I follow your thinking, but the situation I’m looking at (and is
probably much more common) is when the runtime error is not in the go
proceedure.

In my example (modify the Flocking model’s “flock” procedure to remove
its “if any? flockmates” check) the problem with BehaviorSpace table
output persists if I move “tick” to the top of the go proceedure.

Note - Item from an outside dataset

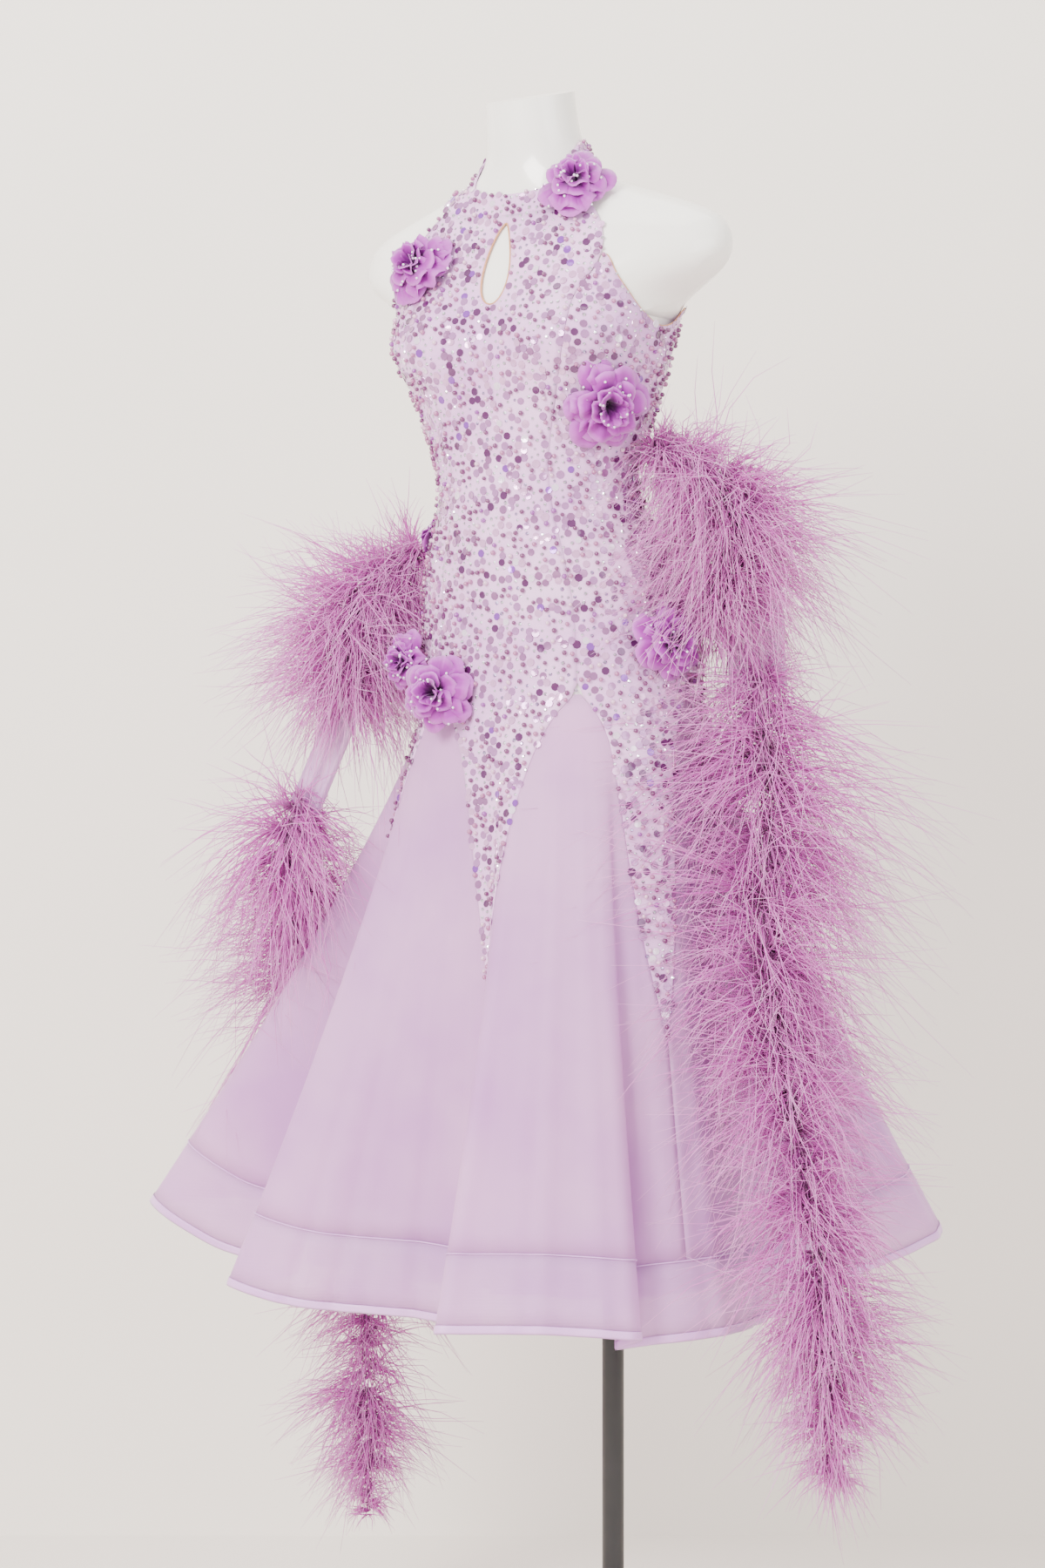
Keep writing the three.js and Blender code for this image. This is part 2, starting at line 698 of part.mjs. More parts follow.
// A hanging strip of chiffon between two boas, gathered into two soft folds
function floatStrip(strip, grow = 0) {
  const start = new THREE.Vector3(strip.start.x, strip.start.y, strip.start.z);
  const end = new THREE.Vector3(strip.end.x, strip.end.y, strip.end.z);
  const way = end.clone().sub(start).normalize();
  const across = new THREE.Vector3(Math.cos(radians(LOOK)), Math.sin(radians(LOOK)), 0);
  across.addScaledVector(way, -across.dot(way)).normalize();
  const out = across.clone().cross(way).normalize();
  const face = (depth) => (share, down) => {
    const wave = 5 * Math.sin(share * 4 * Math.PI);
    const place = start.clone().lerp(end, down);
    place.addScaledVector(across, (2 * share - 1) * (strip.half + grow));
    place.addScaledVector(out, wave + depth);
    return place;
  };
  return wall(8, 3, face(CLOTH + grow), face(-grow));
}

// The stand
function lathe(profile, sides) {
  const geometry = new THREE.LatheGeometry(
    profile.map(([radius, z]) => new THREE.Vector2(radius, z)),
    sides,
  );
  geometry.rotateX(Math.PI / 2);
  return geometry;
}

function makeStand() {
  const bore = POLE_RADIUS + 0.4;
  const poleFoot = BASE.thick + 4;
  const socketFoot = FORM_FOOT_Z - 42;
  const poleTop = FORM_FOOT_Z - 14;
  const plate = lathe(
    [
      [0, 0],
      [BASE.radius, 0],
      [BASE.radius, BASE.thick - 3],
      [BASE.radius - 4, BASE.thick],
      [0, BASE.thick],
    ],
    64,
  );
  plate.translate(0, BASE.y, 0);
  addPiece('stand_base', plate, BLACK_STEEL);
  const boss = lathe(
    [
      [0, BASE.thick + 0.3],
      [BASE.boss, BASE.thick + 0.3],
      [BASE.boss - 3, BASE.bossTop],
      [bore, BASE.bossTop],
      [bore, poleFoot - 0.4],
      [0, poleFoot - 0.4],
    ],
    32,
  );
  addPiece('stand_boss', boss, BLACK_STEEL);
  const pole = lathe(
    [
      [0, poleFoot],
      [POLE_RADIUS, poleFoot],
      [POLE_RADIUS, poleTop - 0.5],
      [0, poleTop - 0.5],
    ],
    32,
  );
  addPiece('stand_pole', pole, BLACK_STEEL);
  const socket = lathe(
    [
      [bore, socketFoot],
      [19, socketFoot],
      [20, FORM_FOOT_Z - 6],
      [24, FORM_FOOT_Z - 0.4],
      [0, FORM_FOOT_Z - 0.4],
      [0, poleTop],
      [bore, poleTop],
      [bore, socketFoot],
    ],
    32,
  );
  addPiece('stand_socket', socket, BLACK_STEEL);
}

function makeDress() {
  addPiece('form_body', makeForm(), GLOSS_WHITE);
  for (const gore of GORES) {
    let geometry = makeGore(gore);
    if (gore.middle === 0) geometry = geometryOf(solid(geometry).subtract(solid(keyhole())));
    addPiece(gore.name, geometry, SHEATH);
  }
  addPiece('halter_collar', makeCollar(), SHEATH);
  addPiece('collar_hook', makeHook(), HOOK_STEEL);
  GODETS.forEach((name, index) => addPiece(`godet_${name}`, makeGodet(index), SHEER));
  const braidTop = HEM_Z + BRAID - SEAM;
  const bindingTop = HEM_Z + BINDING;
  GODETS.forEach((name, index) => {
    const left = GORES[(index + 1) % GORES.length].middle;
    const right = GORES[index].middle;
    const seams = { right, left: left < right ? left + 360 : left };
    const braid = skirtStrip(seams, [braidTop, bindingTop + SEAM], 0, CLOTH);
    addPiece(`hem_braid_${name}`, braid, BRAIDING);
    addPiece(`hem_binding_${name}`, skirtStrip(seams, [bindingTop, HEM_Z], -0.4, 2.2), RIBBON);
  });
  const underLevels = [1040, 900, 760, 640, HEM_Z + BRAID];
  for (const panel of UNDER_PANELS) {
    const cloth = skirtStrip(panel, underLevels, UNDER_INSET, UNDER_CLOTH, UNDER_HEM);
    addPiece(`underskirt_${panel.name}`, cloth, SHEER);
    const braid = skirtStrip(panel, [braidTop, HEM_Z], UNDER_INSET, UNDER_CLOTH, UNDER_HEM);
    addPiece(`underskirt_braid_${panel.name}`, braid, BRAIDING);
  }
}

function makeTrim() {
  for (const rose of ROSES) addPiece(rose.name, makeRose(rose), ROSE);
  const room = dressRoom(7);
  const roseRoom = (rose) => makeRose({ ...rose, radius: rose.radius + 4, high: rose.high + 3 });
  const taken = [room];
  taken.push(...FLOATS.map((strip) => solid(floatStrip(strip, 2))));
  taken.push(...ROSES.map((rose) => solid(roseRoom(rose))));
  for (const strip of FLOATS) addPiece(strip.name, floatStrip(strip), SHEER);
  for (const boa of BOAS) {
    const body = taken.reduce((left, keepOut) => left.subtract(keepOut), solid(plume(boa.line)));
    addPiece(boa.name, geometryOf(body), FEATHER);
  }
}

makeStand();
makeDress();
makeTrim();

export default dress;
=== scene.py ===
"""Looks for the ballroom dance dress on its plain torso form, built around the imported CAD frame.

Sizes in the tables are millimetres, as in the dress's pattern. Meshes are metres.
"""

import math

import bpy
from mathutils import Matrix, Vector
import numpy as np


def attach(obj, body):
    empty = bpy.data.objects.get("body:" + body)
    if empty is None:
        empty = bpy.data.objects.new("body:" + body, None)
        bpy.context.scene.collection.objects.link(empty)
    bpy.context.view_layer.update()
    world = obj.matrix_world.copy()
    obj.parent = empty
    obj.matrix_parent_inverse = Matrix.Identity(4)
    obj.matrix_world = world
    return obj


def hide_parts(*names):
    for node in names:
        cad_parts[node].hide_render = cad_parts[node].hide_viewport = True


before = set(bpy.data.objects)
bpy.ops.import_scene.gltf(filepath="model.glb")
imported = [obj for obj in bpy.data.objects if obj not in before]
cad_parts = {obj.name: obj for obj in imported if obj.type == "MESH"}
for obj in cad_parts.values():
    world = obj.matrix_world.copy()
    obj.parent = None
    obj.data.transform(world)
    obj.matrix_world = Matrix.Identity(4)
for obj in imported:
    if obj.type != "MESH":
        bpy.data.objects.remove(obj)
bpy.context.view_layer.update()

bl_info = {
    "name": "Ballroom dance dress",
    "version": (1, 0, 0),
    "blender": (4, 5, 0),
    "location": "View3D > Sidebar > Dress",
    "description": "Builds a ballroom dance dress with feather floats on a torso form",
    "category": "Mesh",
}

MM = 0.001
ROOT = "root"

CLOTH, EASE, SEAM = 1.4, 1.6, 0.08
HIP_Z, TIP_Z, HEM_Z = 1135, 768, 450
BRAID, BINDING = 84, 9
AXIS_Y, FLARE = -115, 1.18
TAPER = dict(even=0.56, power=10)
FORM_FOOT_Z, FORM_TOP_Z = 1000, 1815
MID_Z = 1250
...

By the way, moving “tick” around is not always trivial; in some models
that would have a big effect. That’s especially true in models that use
the time extension to tie ticks to date/time values that affect the
simulation.

Steve

ERSUCC · October 17, 2024, 4:01pm

Good morning Steve,

Thank you for letting me know about the issues with moving the tick command, I take back that suggestion. I looked at the Flocking example you gave, and the runtime error is actually still occurring during the go procedure, since flock is called at the beginning of go. Since moving tick is no longer an option, I think the best option is to truncate the BehaviorSpace output after the runtime error and add a final line indicating at which tick it happened.

Isaac B.

ERSUCC · October 17, 2024, 4:10pm

I do have one other idea, although this is probably too big of a change for now. It seems like fairly often someone has a bug related to ticks being incorrect in BehaviorSpace experiments. One fix for this would be to automatically synchronize the tick to the number of steps after the go procedure is called during a BehaviorSpace experiment. This may be a breaking change, but it would solve many prior issues with experiments.